▶ _Description of the task_
Exactly reproduce the lines from the top of the entries below through the line containing "strip_valve_gap = 0.25", with both ends included.

▶ _Entries_
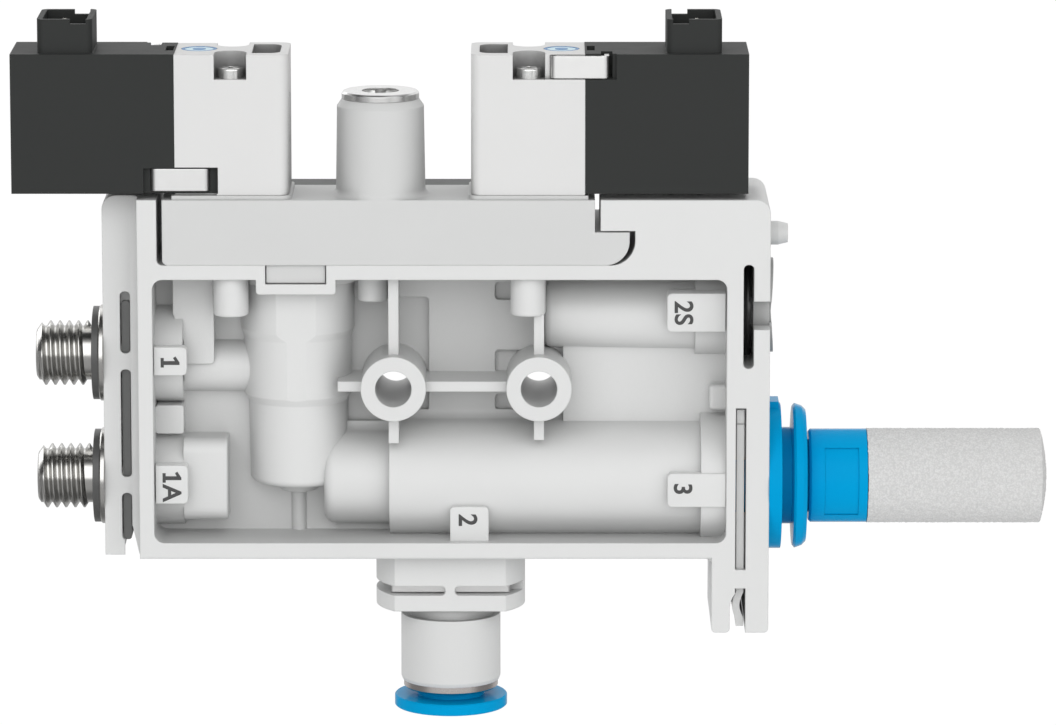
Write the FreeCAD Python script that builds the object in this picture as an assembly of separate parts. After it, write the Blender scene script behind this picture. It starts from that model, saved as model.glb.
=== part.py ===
"""Compact vacuum ejector with two miniature solenoid valves, a flow screw, two threaded air ports,
a push-in vacuum port and a plug-in silencer. Millimetres; X runs along the housing, the front faces
-Y and Z points up. The origin is midway between the two mounting holes, at mid-depth."""
import FreeCAD, Part
import math
import os

V = FreeCAD.Vector
os.makedirs("parts", exist_ok=True)

# Clearances and edges shared by many pieces
running_gap = 0.05
ring_gap = 0.03
small_fillet = 0.3
chamfer = 0.4

# Housing frame, measured from the middle of the mounting holes
housing_depth = 15.5
frame_left = 35.1
frame_right = 32.5
frame_top = 20.5
frame_bottom = 18.6
frame_wall = 1.57
floor_wall = 1.77
end_wall = 4.6
corner_radius = 1.5
low_edge_radius = 0.3
pocket_radius = 1.1
web_thickness = 1.2
web_front = -0.1
web_blend = 1.0
recess_depth = 0.8
recess_radius = 0.45
rib_thickness = 1.1
rib_setback = 1.6

# Mounting holes through the bosses
hole_spacing = 15.6
hole_radius = 1.95
boss_radius = 3.5

# Carrier on top of the housing
carrier_height = 7.05
carrier_left_gap = 0.6
carrier_inset = 2.1
carrier_right = 13.76
tongue_length = 3.7
tongue_height = 3.57
tongue_radius = 2.6
hook_gap = 0.6
tongue_gap = 0.15
snap_centre = -18.17
snap_width = 6.3
snap_depth = 2.6
snap_drop = 1.95
snap_gap = 0.1
snap_frame = 1.1
snap_corner = 0.35

# Dark strip let into the rear edge of the carrier's top
strip_thickness = 1.0
strip_inset = 0.8
strip_sink = 0.12
strip_valve_gap = 0.25

# Left wing with the two threaded ports
wing_width = 3.92
wing_half_depth = 4.4
wing_drop = 0.2
wing_blend = 1.0
wing_skin = 0.35
wing_slit_left = 1.8
wing_slit_right = 0.2
wing_slit_tip = 0.95
wing_slit_top = -15.6
wing_slit_shoulder = -17.1
port_1_height = 2.6
ejector_height = -10.93
spigot_radius = 3.6
spigot_groove_radius = 2.85
spigot_length = 8.27
port_bore_radius = 2.0
thread_radius = 3.5
thread_length = 6.1
thread_tip_radius = 2.56
thread_tip_length = 0.65
thread_relief_radius = 3.1
thread_relief_length = 0.5
washer_thickness = 0.68
washer_radius = 5.05
flange_thickness = 0.6
flange_radius = 5.2
clip_width = 1.12
clip_play = 0.12
supply_clip_offset = 1.84
supply_clip_top = 8.9
supply_clip_floor = -17.2
supply_clip_thickness = 1.0
slot_rows = ((10.06, 3.3), (1.55, -10.25), (-12.0, -17.2))
o_ring_section = 1.0
o_ring_wall = 0.9

# Supply tube, the two drums behind the ports and the blocks beside them
supply_tube_radius = 2.8
supply_tube_height = 1.25
supply_bore_radius = 1.6
drum_radius = 5.25
drum_length = 3.03
drum_block_top = -2.6
drum_block_floor = -5.7
drum_block_half_depth = 3.3
chamber_length = 4.75
chamber_above = 4.8
chamber_below = 4.2
chamber_half_depth = 4.6
chamber_radius = 1.5
left_block_length = 6.36
left_block_inset = 1.97
left_block_low_inset = 3.01
left_block_floor = 1.92
left_block_slant_top = 7.39
left_block_slant_floor = 4.9
left_block_half_depth = 3.1

# Vertical main valve in the pocket
valve_tube_x = -18.23
valve_tube_top_radius = 6.1
valve_tube_middle_radius = 5.81
valve_tube_low_radius = 5.3
valve_tube_end_radius = 5.15
valve_tube_step_1 = 5.1
valve_tube_step_2 = -2.0
valve_tube_floor = -11.4
valve_tube_flat = 5.72
valve_tube_floor_wall = 1.9
valve_tube_rounding = 0.8
valve_collar_radius = 6.85
valve_collar_length = 1.0
piston_bore_radius = 4.2
piston_top = 13.2
piston_height = 7.5
piston_pocket = 3.0
piston_skirt = 1.1
piston_groove = 0.9
piston_groove_width = 1.0
piston_ring_depth = 1.6
main_spring_radius = 2.5
main_spring_wire = 0.5
main_spring_turns = 7
stub_radius = 2.6
stub_end_radius = 1.9
stub_length = 1.0
drain_pin_radius = 0.8

# Pegs (place along X, radius, offset from mid-depth, lower end), ribs and recesses of the web
peg_rows = ((-25.2, 1.88, 5.3, 7.69), (6.63, 1.88, 5.3, 7.74), (-10.05, 1.65, 2.4, 8.8))
left_rib_floor = -6.2
right_rib_floor = -5.85
cross_rib_left = -13.8
recess_rows = (
    (-12.9, -4.1, -3.8, 8.7),
    (-12.9, -8.0, -6.2, -2.8),
    (3.06, 6.0, 8.4, 10.3),
    (3.06, 6.0, 0.4, 2.9),
    (3.06, 6.0, -3.7, -1.9),
)

# Ejector tubes along X
big_tube_radius = 6.4
big_tube_left = -8.33
small_tube_radius = 5.15
small_tube_left = -15.4
small_tube_rounding = 1.2
collar_wall = 0.85
collar_length = 2.7
ejector_bore_radius = 4.6
jet_bore_radius = 3.4
jet_inset = 1.9
receiver_offset = 2.6
nozzle_groove = 0.9
nozzle_flange = 1.0
nozzle_groove_width = 1.2

# Sensor port on the right, with the bare slab and the knob below it
sensor_tube_height = 6.9
sensor_tube_radius = 3.9
sensor_tube_left_radius = 3.6
sensor_tube_left = 8.35
sensor_tube_rounding = 0.8
sensor_collar_radius = 4.4
sensor_collar_length = 3.3
slab_left = 10.4
slab_half_depth = 1.4
slab_top = 4.0
slab_floor = -5.4
knob_left = 26.17
knob_half_depth = 3.2
knob_top = -0.41
knob_floor = -3.16
knob_radius = 0.4
plug_height = 7.87
plug_bore_radius = 2.2
plug_tail_length = 1.6
plug_body_radius = 5.0
plug_window_height = 3.07
plug_disc_radius = 5.1
plug_disc_thickness = 0.55
plug_disc_groove = 0.38
plug_ring_radius = 5.55
plug_ring_section = 0.95
plug_slot_width = 1.12
plug_slot_inset = 1.73
plug_slot_gap = 0.08
key_peg_height = 15.72
key_peg_radius = 1.28
key_peg_length = 2.1

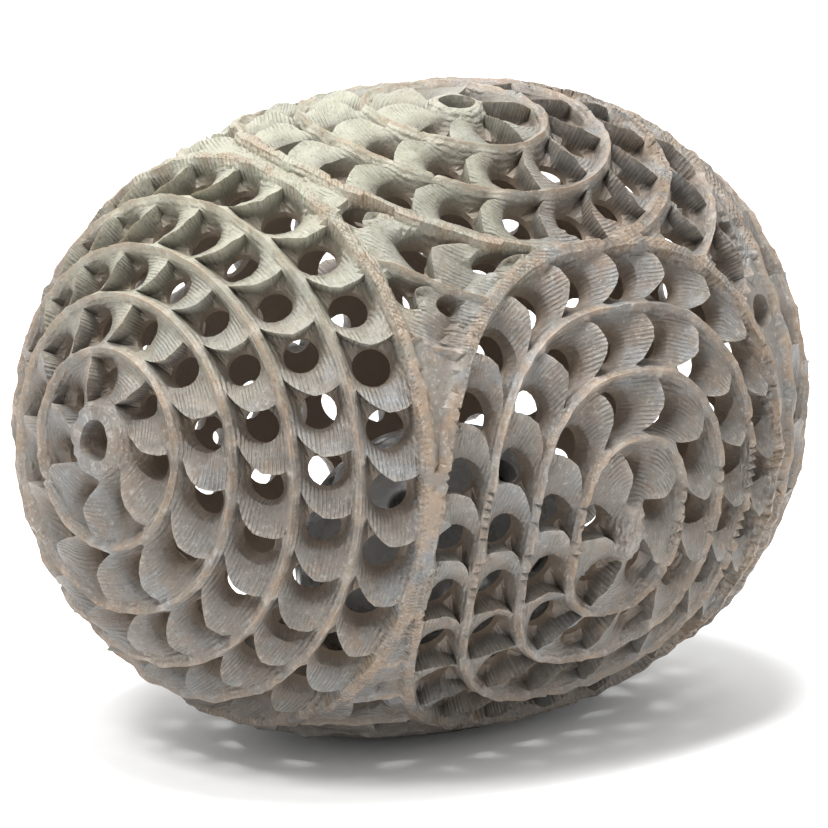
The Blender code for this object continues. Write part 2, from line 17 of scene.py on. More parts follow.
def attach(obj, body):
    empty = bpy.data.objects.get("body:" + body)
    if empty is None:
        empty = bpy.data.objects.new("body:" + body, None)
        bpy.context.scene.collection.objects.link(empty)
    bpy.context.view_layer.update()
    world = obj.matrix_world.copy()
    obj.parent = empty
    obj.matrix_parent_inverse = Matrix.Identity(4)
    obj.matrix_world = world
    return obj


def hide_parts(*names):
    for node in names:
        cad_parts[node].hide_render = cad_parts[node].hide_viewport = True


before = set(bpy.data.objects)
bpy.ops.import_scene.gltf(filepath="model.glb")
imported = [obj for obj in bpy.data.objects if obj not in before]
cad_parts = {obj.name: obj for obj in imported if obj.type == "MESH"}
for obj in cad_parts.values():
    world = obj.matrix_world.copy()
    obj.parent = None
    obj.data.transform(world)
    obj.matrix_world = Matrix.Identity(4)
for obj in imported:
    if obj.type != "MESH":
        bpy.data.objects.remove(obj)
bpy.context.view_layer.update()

# The shell, as in the CAD model.
SHELL_LENGTH = 0.1272      # tip to tip
SHELL_WIDTH = 0.0970       # across its waist
SHELL_WALL = 0.0043        # thickness of the stone
SHELL_TAPER = 0.039        # how much wider the +X half is than the -X half
SHELL_FULLNESS = 0.18      # how much blunter both ends are than an ellipsoid's
BASE_CUT = 0.0015          # cut off the underside, so that the egg lies still
BASE_DROP = SHELL_WIDTH / 2 - BASE_CUT   # from the egg's axis down to its flat base

# The carving, as in the CAD model.
SCALE_PITCH = 0.0094       # from one scale's tip to the next along a row
PLAIN_PITCH = 0.0135       # the same on the sides that are carved more plainly
RIB_WIDTH = 0.0017         # rib between two rows
BORDER_WIDTH = 0.0023      # rib around a whole whorl
HOLE_MARGIN = 0.00015      # between a rib's foot and a hole
TIP_PLACE = -0.0022        # a scale's tip, from the middle of its place
TIP_OUTER = 0.0014         # the tip's corners, from the middle of the row
TIP_INNER = -0.0010
OUTER_REACH = 0.0014       # how far the tip runs ahead of the scale's corners at the two ribs
INNER_REACH = 0.0032
HOLE_PLACE = 0.0002        # middle of the hole, from the middle of its place
RIM_ANGLE = 42             # degrees, to the corners of the round rim
RIM_BULGE = 1.15           # reach of those corners over the round rim's own
DRILL_RADIUS = 0.0030      # the hole through the stone
EYE_DRILL = 0.85           # drilled hole of an eye, as a share of its rim
LEAST_LENGTH = 0.0038      # a scale shorter or narrower than this stays solid
LEAST_WIDTH = 0.0048
LEAST_BRIDGE = 0.0011      # stone left between two holes
LONGEST_SIDE = 0.0105      # of an opening, so that badly slanted scales stay solid
FULL_SHARE = 0.36          # half a full-size hole, as a share of the pitch
TONGUE_SHARE = 0.45        # how far behind a scale's middle no plain hole may lie
GAP_RADII = (0.0021, 0.0031)   # least and most of the plain holes where no row runs
GAP_SEARCH = 0.0018        # between the places that are tried for them
GAP_STEP = 0.0005          # length of skin that a direction's change is measured on
BORDER_SHARE = 0.15        # half a border, as a share of a row's width
SIDE_SAMPLES = 5           # points on each side of an opening that are tried for room
TRY_REACH = 3 * SCALE_PITCH    # how far away the openings lie that are tried for room
TONGUE_PLACES = (-0.3, 0, 0.3)   # shares of a scale's width where its tongue is stone
HOLE_FITS = ((1.0, 0.0), (0.85, -0.07), (0.85, 0.07), (0.7, -0.14), (0.7, 0.14),
             (0.55, -0.2), (0.55, 0.2))   # size of a hole and its slide across the row

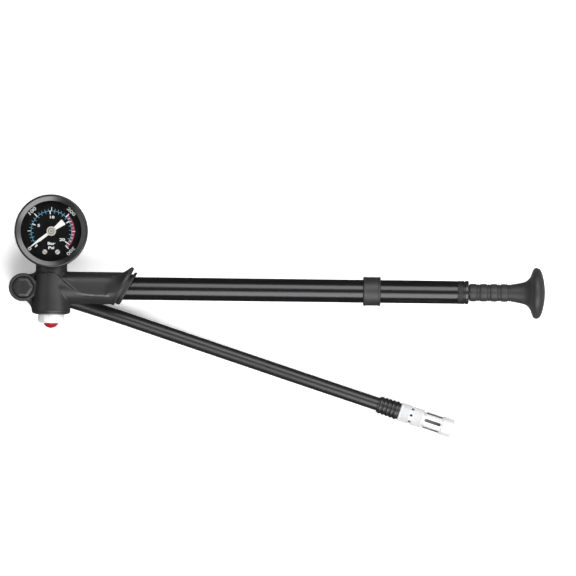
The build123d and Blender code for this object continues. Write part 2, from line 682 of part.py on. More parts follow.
PIECES = [
    head_body,
    gauge_case, gauge_bezel, gauge_lens, lens_gasket, gauge_dial, dial_screws, gauge_stem, stem_washer,
    bourdon_tube, tube_tip, movement_base, movement_bridge, pinion_arbor, sector_gear, sector_arbor,
    movement_link, pointer, pointer_hub,
    barrel_tube, barrel_o_ring, barrel_end_cap, rod_bush, piston, piston_seal, piston_rod, handle_core,
    palm_grip, hose_clip,
    valve_seat, check_poppet, check_spring,
    bleed_nut, bleed_button, bleed_stem, bleed_seal, bleed_spring,
    swivel_bolt, bolt_o_rings, swivel_circlip, swivel_fitting,
    hose, chuck_ferrule, chuck_stem, stem_o_ring, valve_pin, grip_collar, seal_carrier, valve_gasket,
    valve_sleeve,
]

os.makedirs("parts", exist_ok=True)
for piece in PIECES:
    export_step(PLACE * piece(), f"parts/{piece.__name__}.step")
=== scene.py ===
import bmesh
import bpy
import json
import math
from mathutils import Matrix, Vector


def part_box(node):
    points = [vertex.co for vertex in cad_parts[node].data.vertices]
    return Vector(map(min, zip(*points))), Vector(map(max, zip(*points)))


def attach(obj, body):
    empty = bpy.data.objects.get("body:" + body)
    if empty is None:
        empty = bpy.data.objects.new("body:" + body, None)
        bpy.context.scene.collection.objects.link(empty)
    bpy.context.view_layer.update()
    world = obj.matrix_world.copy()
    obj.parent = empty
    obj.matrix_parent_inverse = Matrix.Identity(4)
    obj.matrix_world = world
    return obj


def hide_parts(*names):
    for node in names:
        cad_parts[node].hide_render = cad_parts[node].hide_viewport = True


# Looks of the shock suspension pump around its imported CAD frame. Lengths below are millimetres in the
# pump's own axes: x along the barrel from the head to the handle, y from the bleed button to the gauge,
# z out of the gauge's face, zero where the barrel's axis crosses the column's. at() gives row-frame metres.

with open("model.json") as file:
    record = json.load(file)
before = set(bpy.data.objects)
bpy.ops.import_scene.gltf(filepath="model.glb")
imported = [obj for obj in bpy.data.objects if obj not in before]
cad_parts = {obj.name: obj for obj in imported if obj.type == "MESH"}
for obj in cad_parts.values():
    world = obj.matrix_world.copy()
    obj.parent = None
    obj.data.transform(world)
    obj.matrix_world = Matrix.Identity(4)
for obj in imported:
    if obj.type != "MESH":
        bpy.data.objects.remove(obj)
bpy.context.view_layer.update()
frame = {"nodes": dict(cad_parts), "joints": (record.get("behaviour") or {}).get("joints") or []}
MM = 0.001                     # metres in a millimetre


def middle(node):
    low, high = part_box(node)
    return (low + high) / 2


def spread(node):
    """Size of a CAD node along each axis, in millimetres."""
    low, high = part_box(node)
    return (high - low) / MM


ORIGIN = Vector((middle("bleed_nut").x, middle("barrel_tube").y, middle("barrel_tube").z))


def at(x=0.0, y=0.0, z=0.0):
    return ORIGIN + Vector((x, y, z)) * MM


def station(node, axis):
    """Lowest and highest place of a CAD node along one of the pump's axes, in millimetres."""
    low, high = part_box(node)
    return (low[axis] - ORIGIN[axis]) / MM, (high[axis] - ORIGIN[axis]) / MM


def facing(direction, up=(0, 0, 1)):
    """Rotation that turns local Z to the direction and local X to up."""
    z = Vector(direction).normalized()
    x = Vector(up).normalized()
    return Matrix((x, z.cross(x), z)).transposed().to_4x4()


# ---- places taken from the frame ----------------------------------------------------------------
HEAD_BACK_Z = station("head_body", 2)[0]
CUP_Y = station("head_body", 1)[0]
GAUGE_Y = (middle("gauge_bezel").y - ORIGIN.y) / MM
BOSS_X = (middle("swivel_bolt").x - ORIGIN.x) / MM
BARREL_R = spread("barrel_tube").y / 2
BARREL_X0, BARREL_X1 = station("barrel_tube", 0)
HANDLE_X, GRIP_END_X = station("palm_grip", 0)
GRIP_R = spread("palm_grip").y / 2
BEZEL_Z = station("gauge_bezel", 2)[1]
LENS_Z = station("gauge_lens", 2)[1]
DIAL_Z = station("gauge_dial", 2)[1]
NUT_Y = station("bleed_nut", 1)[0]
BUTTON_Y = station("bleed_button", 1)[0]

# Route of the hose, the same points as the CAD tube's. It starts at the end of the swivel's neck.
HOSE_R = 4.5
NECK_LENGTH = 12.0
HOSE_Z = -15.0                 # level of the swivel and of the chuck
HOSE_ROUTE = [
    (30.0, -14.1, HOSE_Z),
    (80.0, -30.5, -16.85),
    (135.0, -48.37, -16.9),
    (185.0, -64.62, HOSE_Z),
    (222.0, -76.5, HOSE_Z),
]
NECK_HEADING = Vector((HOSE_ROUTE[0][0] - BOSS_X, HOSE_ROUTE[0][1], 0)).normalized()
HOSE_START = Vector((BOSS_X, 0, HOSE_Z)) + NECK_HEADING * NECK_LENGTH
CHUCK_START = Vector(HOSE_ROUTE[-1])
CHUCK_HEADING = Vector(next(j["axis"] for j in frame["joints"] if j["name"] == "chuck_spin"))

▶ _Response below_
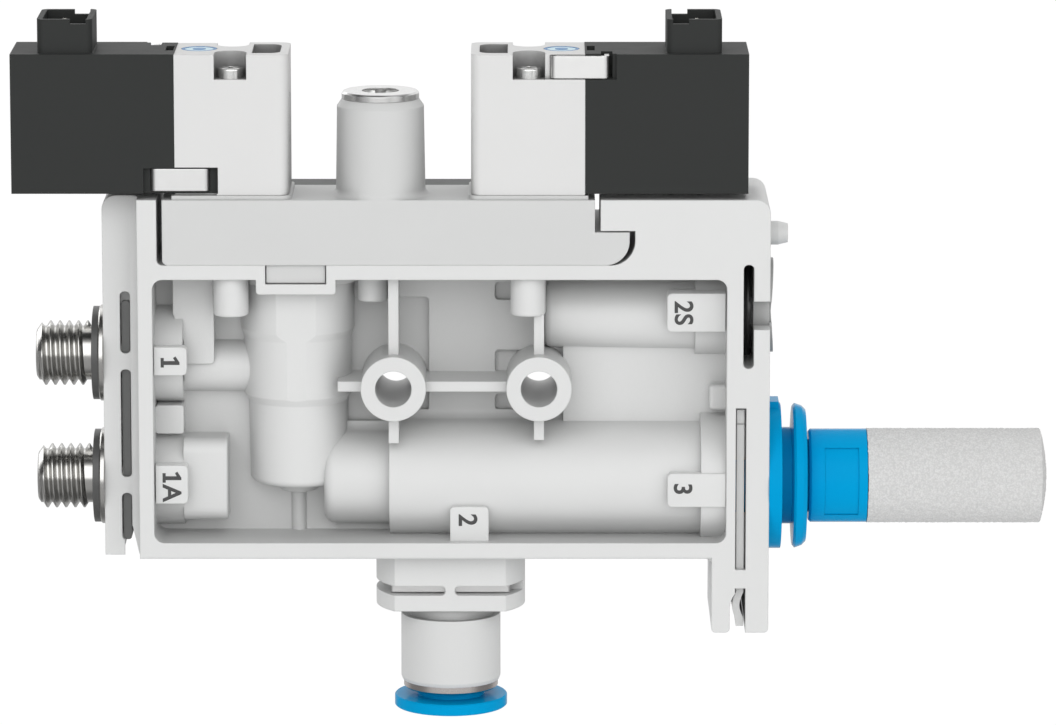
Write the FreeCAD Python script that builds the object in this picture as an assembly of separate parts. After it, write the Blender scene script behind this picture. It starts from that model, saved as model.glb.
=== part.py ===
"""Compact vacuum ejector with two miniature solenoid valves, a flow screw, two threaded air ports,
a push-in vacuum port and a plug-in silencer. Millimetres; X runs along the housing, the front faces
-Y and Z points up. The origin is midway between the two mounting holes, at mid-depth."""
import FreeCAD, Part
import math
import os

V = FreeCAD.Vector
os.makedirs("parts", exist_ok=True)

# Clearances and edges shared by many pieces
running_gap = 0.05
ring_gap = 0.03
small_fillet = 0.3
chamfer = 0.4

# Housing frame, measured from the middle of the mounting holes
housing_depth = 15.5
frame_left = 35.1
frame_right = 32.5
frame_top = 20.5
frame_bottom = 18.6
frame_wall = 1.57
floor_wall = 1.77
end_wall = 4.6
corner_radius = 1.5
low_edge_radius = 0.3
pocket_radius = 1.1
web_thickness = 1.2
web_front = -0.1
web_blend = 1.0
recess_depth = 0.8
recess_radius = 0.45
rib_thickness = 1.1
rib_setback = 1.6

# Mounting holes through the bosses
hole_spacing = 15.6
hole_radius = 1.95
boss_radius = 3.5

# Carrier on top of the housing
carrier_height = 7.05
carrier_left_gap = 0.6
carrier_inset = 2.1
carrier_right = 13.76
tongue_length = 3.7
tongue_height = 3.57
tongue_radius = 2.6
hook_gap = 0.6
tongue_gap = 0.15
snap_centre = -18.17
snap_width = 6.3
snap_depth = 2.6
snap_drop = 1.95
snap_gap = 0.1
snap_frame = 1.1
snap_corner = 0.35

# Dark strip let into the rear edge of the carrier's top
strip_thickness = 1.0
strip_inset = 0.8
strip_sink = 0.12
strip_valve_gap = 0.25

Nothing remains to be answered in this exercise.